Monday, 13 October 2008

Why I am an OA Advocate

Why does Open Access matter to me?

I became involved in patient advocacy in September 2001 just under two years after I lost my brother to a fatal, rare neurodegenerative disease. During the early years of this work, I commenced the process of studying peer reviewed scientific, technical and medical (STM) research.

This namely involved paper copies of Toll Access (TA) articles passed to the support group I was involved with by highly regarded UK researchers in the field. Whilst 'we' were able to share such STM research (with family members of the organisation) by post using "fair use", I knew that Copyright restricted me from sharing any such material with a wider audience - the organisations website.

Despite this restriction, simply by placing as much information online in an open manner wherever possible, in the space of year, traffic had increased by over 4000%. As such, even before I knew what Open Access was, it was abundantly clear that being open was the main key to outreaching.

When did I become aware of Open Access?

That would have been mid 2006. Up until the day in question, I had a pretty simple system in place to obtain PDF's of TA manuscripts from authors.

On the day in question, I noted from the Abstract of the Manuscript that I was looking for, there was a link to the full article. Yay.

PLoS Pathogens
was the first OA Journal that I came across.

Not only could I access the Manuscript I was looking for, but the real eye opener was that I was able to access the entire Journal online for free!

As I said in this recent interview:-

One of my main eternal frustrations remains not being able to share my extensive library of papers due to Draconian copyright restrictions.

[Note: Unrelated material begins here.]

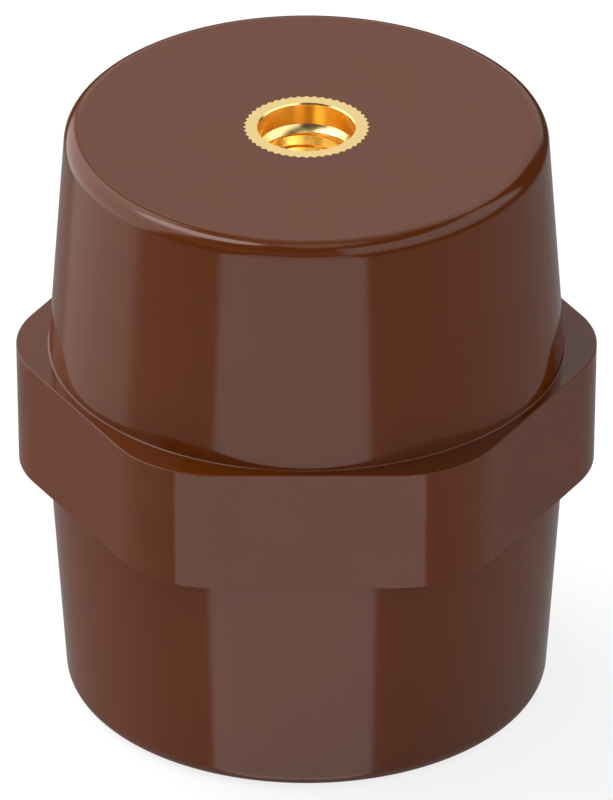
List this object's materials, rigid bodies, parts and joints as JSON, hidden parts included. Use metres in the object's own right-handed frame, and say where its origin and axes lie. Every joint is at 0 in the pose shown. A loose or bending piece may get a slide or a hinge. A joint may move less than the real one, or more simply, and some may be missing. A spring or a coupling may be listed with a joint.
{
  "type": "support insulator",
  "caption": "Drum-shaped moulded support insulator with a hexagonal collar at mid height and a flush brass threaded insert in each end face.",
  "frame": {"origin": "centre of the lower end face, on the insulator's axis", "axes": "+Z along the insulator's axis, out of the upper end face; -Y square to one flat of the hexagonal collar; +X through a corner of the hexagon"},
  "size_m": [0.0652, 0.0598, 0.07],
  "materials": {
    "moulded_body": "glossy moulded glass-fibre polyester, red-brown",
    "brass": "turned, bright"
  },
  "bodies": {
    "root": {"insulator_body": "moulded_body", "top_insert": "brass", "bottom_insert": "brass"}
  },
  "joints": []
}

Creative Commons is a dream come true..... Indeed, I'm wearing one of my PLoS t-shirts right now =) Prof Lawrence Lessig, you remain a STAR !!

Why should scientific and medical research be an open-access resource for the world?

To me, it makes so little sense in this day and age to carry out and share STM research in a closed environment as was done for centuries before the advent of OA.

May I quote in part, Associate Professor Bevin P. Engelward, the winner of the 1993 Nobel Prize for Physiology or Medicine from this 2007 PLoS Biology article:-

...In an age rife with the potential for infectious pandemics, bioterrorism, and toxic environmental calamity, and at a time when we need new ways to cure terrible illnesses, public access is our society's compelling answer to accelerating the best science possible. This advance is much needed, both by researchers working in academic settings and in the private sector. Indeed, we should demand no less. We invite our fellow scientists to join in the demand for open access to biomedical literature.

Science, progress, societal benefits from that is a pretty concise focus.

Indeed, here's a shot of Peter Murray-Rust and McDawg discussing their forthcoming OA related Manuscript in London, August 2008.

(Image c/o Joe Dunckley's sciblog Flickr stream)

What do you do to support Open Access, and what can others do?

Simple. Spread the word.

My most blogged about post to date is precisely about this.

The blogosphere is an astonishingly great place to share and discover information. I've blogged fairly extensively about OA since I started blogging late 2007.


The musician in me cannot omit something poignant on this post. As such, here's McDawg's favourite mix of Peter Gabriel's Shock The Monkey arising as a result of this competition.

Peter Gabriel fully supports initiatives such as Creative Commons, The Open Society Institute, Students For Free Culture etc.